An international team of over 150 scientists, including physicists from UC Berkeley and Lawrence Berkeley Laboratory (LBL), recently took a big step forward toward solving this dilemma with the successful cooling of the world’s coldest cryostat (the technical term for an experimental freezer) to just six milliKelvin (-273.144°C). The Cryogenic Underground Observatory for Rare Events (CUORE), located deep underground in Italy, earned the title of “coldest cubic meter in the universe” in October 2014 when it held this mind-numbing temperature, just barely above absolute zero, for over two weeks straight.

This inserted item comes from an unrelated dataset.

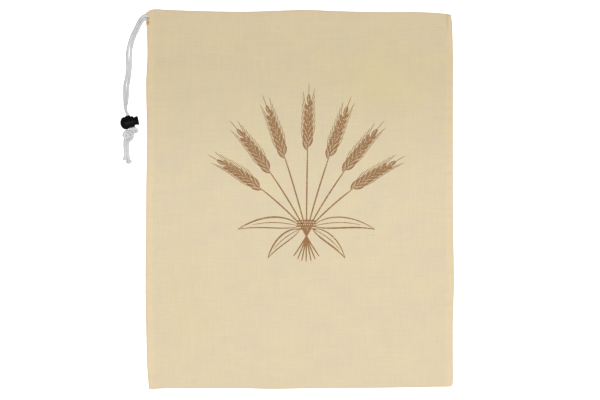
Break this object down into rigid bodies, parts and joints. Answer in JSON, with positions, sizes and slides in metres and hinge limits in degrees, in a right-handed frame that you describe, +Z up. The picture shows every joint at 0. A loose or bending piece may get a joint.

CUORE will contain over 200 kilograms of radioactive tellurium (130Te), an element that may undergo a hypothesized form of radioactive decay called neutrinoless double-beta decay. As the tellurium slowly ages, minute spikes in temperature, indicative of neutrinoless double-beta decay, may occur—and CUORE’s sensitive heat detector will be ready to record it. In order detect such a subtle heat signature, the baseline temperature must be extremely cold, necessitating the use of the record-breaking cryostat.
Yury Kolomensky, professor of physics at UC Berkeley, senior scientist at LBL, and US spokesperson for CUORE, hopes that within a few years’ span, CUORE will have detected neutrinoless double-beta decay. “If it exists, it will prove that neutrinos and antineutrinos are the same thing,” says Kolomensky, potentially explaining how matter and antimatter were interconverted during the Big Bang. These measurements will also provide an approximation for the mass of neutrinos—subatomic particles so miniscule that trillions of them pass through us harmlessly every minute.
Kolomensky and his colleagues announced their preliminary results just a few weeks ago, proving that CUORE is capable of sensing these rare radioactive decays. Hold onto your seats—CUORE will be brought fully online in the next few months, poised to bring us one step closer to understanding the origins of our universe.